SUPPLIED INFORMATION
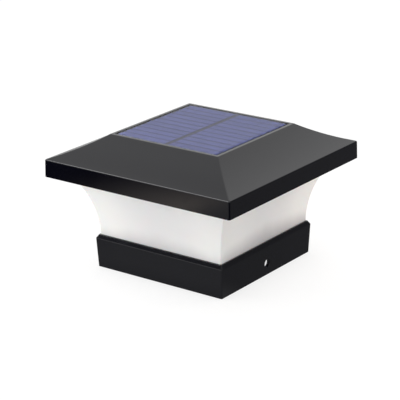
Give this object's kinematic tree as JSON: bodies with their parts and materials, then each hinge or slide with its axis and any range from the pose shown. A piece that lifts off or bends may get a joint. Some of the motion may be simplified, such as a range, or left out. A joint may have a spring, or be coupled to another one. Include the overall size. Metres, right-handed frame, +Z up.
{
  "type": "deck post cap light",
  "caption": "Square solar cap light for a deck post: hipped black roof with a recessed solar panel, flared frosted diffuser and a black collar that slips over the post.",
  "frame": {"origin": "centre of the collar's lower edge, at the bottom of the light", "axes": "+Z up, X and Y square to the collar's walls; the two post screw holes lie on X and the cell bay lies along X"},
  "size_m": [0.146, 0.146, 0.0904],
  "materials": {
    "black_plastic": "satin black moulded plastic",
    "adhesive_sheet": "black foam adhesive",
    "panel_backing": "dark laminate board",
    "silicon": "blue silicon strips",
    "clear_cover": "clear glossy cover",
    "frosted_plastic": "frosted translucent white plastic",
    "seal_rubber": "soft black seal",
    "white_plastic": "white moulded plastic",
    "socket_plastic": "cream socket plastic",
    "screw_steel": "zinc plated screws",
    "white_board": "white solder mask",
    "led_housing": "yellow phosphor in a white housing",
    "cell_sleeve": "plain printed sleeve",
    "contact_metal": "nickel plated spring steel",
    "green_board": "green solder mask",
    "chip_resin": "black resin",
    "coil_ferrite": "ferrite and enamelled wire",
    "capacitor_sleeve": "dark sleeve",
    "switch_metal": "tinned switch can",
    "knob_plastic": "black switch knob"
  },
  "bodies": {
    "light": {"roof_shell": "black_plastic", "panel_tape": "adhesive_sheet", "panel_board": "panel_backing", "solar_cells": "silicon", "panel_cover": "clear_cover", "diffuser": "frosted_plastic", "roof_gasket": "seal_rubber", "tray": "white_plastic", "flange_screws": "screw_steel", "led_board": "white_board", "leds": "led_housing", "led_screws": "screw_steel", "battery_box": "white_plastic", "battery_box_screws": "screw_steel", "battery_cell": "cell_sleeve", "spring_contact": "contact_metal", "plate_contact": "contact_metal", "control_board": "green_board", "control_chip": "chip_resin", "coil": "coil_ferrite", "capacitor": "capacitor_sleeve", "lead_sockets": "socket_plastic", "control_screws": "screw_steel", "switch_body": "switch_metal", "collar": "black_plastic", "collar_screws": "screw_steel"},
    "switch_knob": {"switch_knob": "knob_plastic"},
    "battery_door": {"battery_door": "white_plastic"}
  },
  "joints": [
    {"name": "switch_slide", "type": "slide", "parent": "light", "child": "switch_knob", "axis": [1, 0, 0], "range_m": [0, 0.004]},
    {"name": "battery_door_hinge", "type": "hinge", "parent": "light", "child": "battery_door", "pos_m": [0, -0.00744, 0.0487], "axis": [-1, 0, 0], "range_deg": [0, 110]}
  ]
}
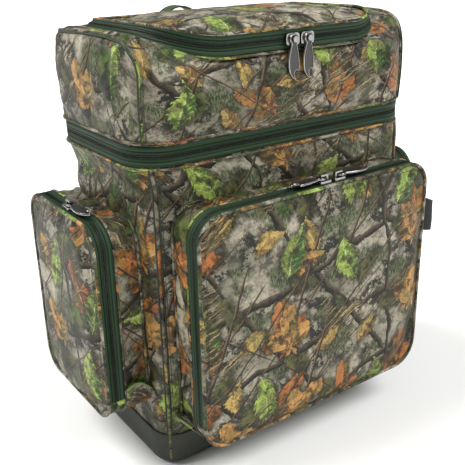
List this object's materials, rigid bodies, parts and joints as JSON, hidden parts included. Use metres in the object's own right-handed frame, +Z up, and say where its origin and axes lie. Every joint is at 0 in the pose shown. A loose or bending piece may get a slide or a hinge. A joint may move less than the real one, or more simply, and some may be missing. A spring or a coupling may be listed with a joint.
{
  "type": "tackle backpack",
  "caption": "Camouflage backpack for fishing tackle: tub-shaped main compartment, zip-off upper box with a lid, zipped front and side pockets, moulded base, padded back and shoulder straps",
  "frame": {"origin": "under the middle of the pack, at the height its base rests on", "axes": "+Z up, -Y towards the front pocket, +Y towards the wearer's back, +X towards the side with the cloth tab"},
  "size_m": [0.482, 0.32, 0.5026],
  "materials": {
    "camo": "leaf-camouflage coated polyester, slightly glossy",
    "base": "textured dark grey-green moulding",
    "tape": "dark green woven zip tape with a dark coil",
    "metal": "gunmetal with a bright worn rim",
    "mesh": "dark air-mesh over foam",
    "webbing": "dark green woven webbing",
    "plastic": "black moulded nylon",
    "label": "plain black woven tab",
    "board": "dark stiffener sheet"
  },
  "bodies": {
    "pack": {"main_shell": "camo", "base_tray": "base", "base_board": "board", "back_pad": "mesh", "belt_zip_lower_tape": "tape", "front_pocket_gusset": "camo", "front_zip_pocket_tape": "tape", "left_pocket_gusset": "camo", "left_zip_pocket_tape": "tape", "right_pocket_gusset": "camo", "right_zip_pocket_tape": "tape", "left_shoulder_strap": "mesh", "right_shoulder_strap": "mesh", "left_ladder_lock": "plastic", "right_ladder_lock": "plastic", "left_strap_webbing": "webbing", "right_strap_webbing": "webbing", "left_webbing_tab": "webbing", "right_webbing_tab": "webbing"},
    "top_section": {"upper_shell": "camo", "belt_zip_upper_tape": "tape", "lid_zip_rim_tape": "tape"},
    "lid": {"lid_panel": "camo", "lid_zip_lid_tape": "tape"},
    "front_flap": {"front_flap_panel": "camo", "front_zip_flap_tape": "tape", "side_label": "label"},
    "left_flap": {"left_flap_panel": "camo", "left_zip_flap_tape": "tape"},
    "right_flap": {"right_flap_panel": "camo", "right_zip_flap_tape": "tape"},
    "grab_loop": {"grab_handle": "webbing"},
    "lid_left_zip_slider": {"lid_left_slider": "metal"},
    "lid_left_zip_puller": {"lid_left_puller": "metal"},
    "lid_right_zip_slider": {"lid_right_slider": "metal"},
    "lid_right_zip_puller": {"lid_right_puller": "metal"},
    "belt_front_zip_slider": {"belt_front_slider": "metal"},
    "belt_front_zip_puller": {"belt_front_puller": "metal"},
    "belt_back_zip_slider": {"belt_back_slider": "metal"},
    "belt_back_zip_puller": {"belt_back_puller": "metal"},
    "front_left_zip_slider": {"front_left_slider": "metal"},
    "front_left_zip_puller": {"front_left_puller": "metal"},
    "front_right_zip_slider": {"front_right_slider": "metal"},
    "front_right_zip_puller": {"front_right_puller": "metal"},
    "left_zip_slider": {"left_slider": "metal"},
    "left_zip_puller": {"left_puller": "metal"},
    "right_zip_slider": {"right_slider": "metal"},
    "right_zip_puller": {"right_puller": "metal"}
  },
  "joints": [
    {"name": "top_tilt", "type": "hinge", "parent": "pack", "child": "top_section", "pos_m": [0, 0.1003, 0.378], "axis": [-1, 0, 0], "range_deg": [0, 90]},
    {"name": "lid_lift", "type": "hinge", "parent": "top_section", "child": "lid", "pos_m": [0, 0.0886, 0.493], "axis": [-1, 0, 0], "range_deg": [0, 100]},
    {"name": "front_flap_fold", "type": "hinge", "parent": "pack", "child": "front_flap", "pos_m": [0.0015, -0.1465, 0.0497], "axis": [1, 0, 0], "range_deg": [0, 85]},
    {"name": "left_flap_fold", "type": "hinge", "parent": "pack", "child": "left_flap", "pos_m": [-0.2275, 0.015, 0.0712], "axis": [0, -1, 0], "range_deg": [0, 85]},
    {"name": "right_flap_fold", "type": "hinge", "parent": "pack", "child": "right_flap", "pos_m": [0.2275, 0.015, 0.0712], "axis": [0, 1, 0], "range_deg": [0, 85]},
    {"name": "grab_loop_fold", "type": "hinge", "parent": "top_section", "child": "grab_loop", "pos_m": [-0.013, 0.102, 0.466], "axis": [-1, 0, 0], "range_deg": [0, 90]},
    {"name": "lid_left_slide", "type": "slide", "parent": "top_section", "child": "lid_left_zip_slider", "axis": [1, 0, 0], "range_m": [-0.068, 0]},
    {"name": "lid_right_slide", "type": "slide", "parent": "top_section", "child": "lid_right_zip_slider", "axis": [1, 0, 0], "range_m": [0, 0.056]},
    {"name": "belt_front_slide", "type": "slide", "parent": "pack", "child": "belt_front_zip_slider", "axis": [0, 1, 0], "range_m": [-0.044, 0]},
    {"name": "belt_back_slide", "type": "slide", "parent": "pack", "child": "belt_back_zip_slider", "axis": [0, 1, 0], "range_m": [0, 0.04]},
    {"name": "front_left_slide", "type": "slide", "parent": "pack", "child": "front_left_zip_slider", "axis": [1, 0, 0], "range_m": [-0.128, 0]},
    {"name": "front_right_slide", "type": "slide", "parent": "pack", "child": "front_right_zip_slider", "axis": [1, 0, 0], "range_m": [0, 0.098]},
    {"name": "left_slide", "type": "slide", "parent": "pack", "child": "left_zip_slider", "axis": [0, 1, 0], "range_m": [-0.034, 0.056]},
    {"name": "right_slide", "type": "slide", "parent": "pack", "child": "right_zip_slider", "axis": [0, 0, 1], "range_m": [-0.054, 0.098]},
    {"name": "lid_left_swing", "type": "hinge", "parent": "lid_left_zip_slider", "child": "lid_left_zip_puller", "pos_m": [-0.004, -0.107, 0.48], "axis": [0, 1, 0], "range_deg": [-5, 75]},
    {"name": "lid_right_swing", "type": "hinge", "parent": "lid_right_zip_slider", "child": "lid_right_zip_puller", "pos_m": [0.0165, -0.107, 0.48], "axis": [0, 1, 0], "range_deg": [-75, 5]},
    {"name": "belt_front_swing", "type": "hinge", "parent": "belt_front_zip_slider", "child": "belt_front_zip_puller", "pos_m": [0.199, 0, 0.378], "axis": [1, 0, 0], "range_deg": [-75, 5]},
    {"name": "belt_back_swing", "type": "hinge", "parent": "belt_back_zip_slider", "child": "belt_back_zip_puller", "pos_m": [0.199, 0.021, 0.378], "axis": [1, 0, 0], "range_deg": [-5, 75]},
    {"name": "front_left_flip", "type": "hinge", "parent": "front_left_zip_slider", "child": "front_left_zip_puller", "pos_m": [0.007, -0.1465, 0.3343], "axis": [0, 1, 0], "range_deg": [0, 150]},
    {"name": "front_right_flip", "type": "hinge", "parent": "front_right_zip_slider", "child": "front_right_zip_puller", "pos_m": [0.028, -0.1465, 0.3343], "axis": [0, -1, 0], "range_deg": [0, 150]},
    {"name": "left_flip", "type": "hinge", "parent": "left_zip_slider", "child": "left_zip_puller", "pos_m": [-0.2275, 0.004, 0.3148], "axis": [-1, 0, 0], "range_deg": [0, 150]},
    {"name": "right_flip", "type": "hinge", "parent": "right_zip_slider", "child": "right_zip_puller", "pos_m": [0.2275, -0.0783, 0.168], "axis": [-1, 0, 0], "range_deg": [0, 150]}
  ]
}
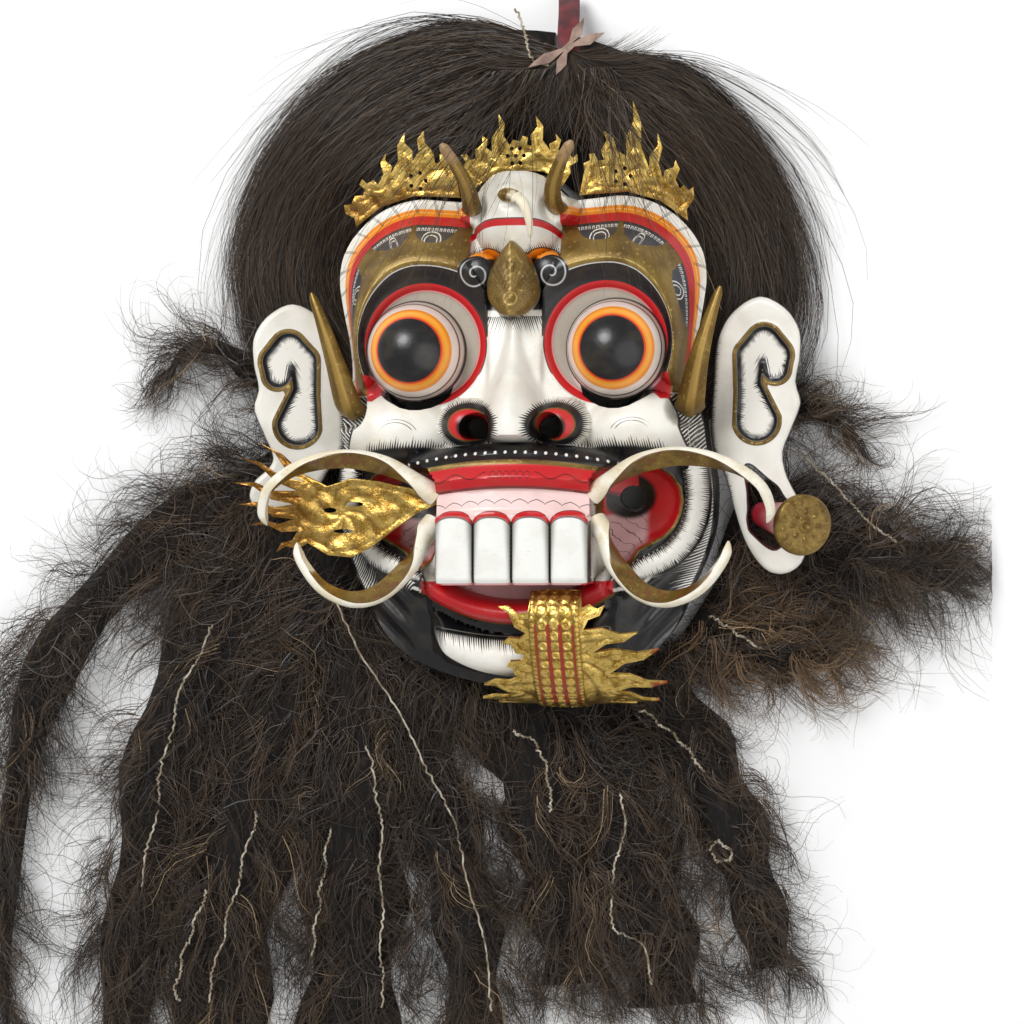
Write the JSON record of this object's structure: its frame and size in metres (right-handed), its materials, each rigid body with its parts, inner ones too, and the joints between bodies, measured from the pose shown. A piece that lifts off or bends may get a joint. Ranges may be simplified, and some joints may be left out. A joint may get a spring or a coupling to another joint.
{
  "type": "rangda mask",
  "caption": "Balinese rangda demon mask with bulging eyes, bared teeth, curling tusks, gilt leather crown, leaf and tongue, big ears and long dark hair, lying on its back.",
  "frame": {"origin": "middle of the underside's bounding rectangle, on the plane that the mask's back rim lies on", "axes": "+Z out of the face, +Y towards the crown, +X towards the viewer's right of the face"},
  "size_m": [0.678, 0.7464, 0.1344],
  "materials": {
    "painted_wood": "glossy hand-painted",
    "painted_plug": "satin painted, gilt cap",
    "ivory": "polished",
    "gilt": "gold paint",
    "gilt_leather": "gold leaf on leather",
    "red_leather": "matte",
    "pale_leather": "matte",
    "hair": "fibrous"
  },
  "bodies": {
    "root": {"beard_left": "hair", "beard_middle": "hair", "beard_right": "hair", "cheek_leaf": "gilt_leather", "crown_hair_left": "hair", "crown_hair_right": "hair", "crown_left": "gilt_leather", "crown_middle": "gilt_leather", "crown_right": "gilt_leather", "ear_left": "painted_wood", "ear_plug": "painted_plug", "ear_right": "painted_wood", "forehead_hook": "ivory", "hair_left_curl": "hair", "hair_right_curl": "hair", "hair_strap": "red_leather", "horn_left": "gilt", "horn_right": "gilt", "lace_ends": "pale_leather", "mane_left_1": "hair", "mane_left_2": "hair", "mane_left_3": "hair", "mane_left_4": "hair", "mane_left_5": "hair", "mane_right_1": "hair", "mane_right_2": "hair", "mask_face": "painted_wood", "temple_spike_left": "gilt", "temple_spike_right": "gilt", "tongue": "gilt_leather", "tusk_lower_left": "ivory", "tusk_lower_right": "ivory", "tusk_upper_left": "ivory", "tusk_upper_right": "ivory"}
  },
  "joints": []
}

EXERCISE BRIEF
All lines above with "origin" in them should be returned.

THE SOLUTION
  "frame": {"origin": "centre of the collar's lower edge, at the bottom of the light", "axes": "+Z up, X and Y square to the collar's walls; the two post screw holes lie on X and the cell bay lies along X"},
List this object's materials, rigid bodies, parts and joints as JSON, hidden parts included. Use metres in the object's own right-handed frame, +Z up, and say where its origin and axes lie. Every joint is at 0 in the pose shown. A loose or bending piece may get a slide or a hinge. A joint may move less than the real one, or more simply, and some may be missing. A spring or a coupling may be listed with a joint.
  "frame": {"origin": "under the middle of the pack, at the height its base rests on", "axes": "+Z up, -Y towards the front pocket, +Y towards the wearer's back, +X towards the side with the cloth tab"},
  "frame": {"origin": "middle of the underside's bounding rectangle, on the plane that the mask's back rim lies on", "axes": "+Z out of the face, +Y towards the crown, +X towards the viewer's right of the face"},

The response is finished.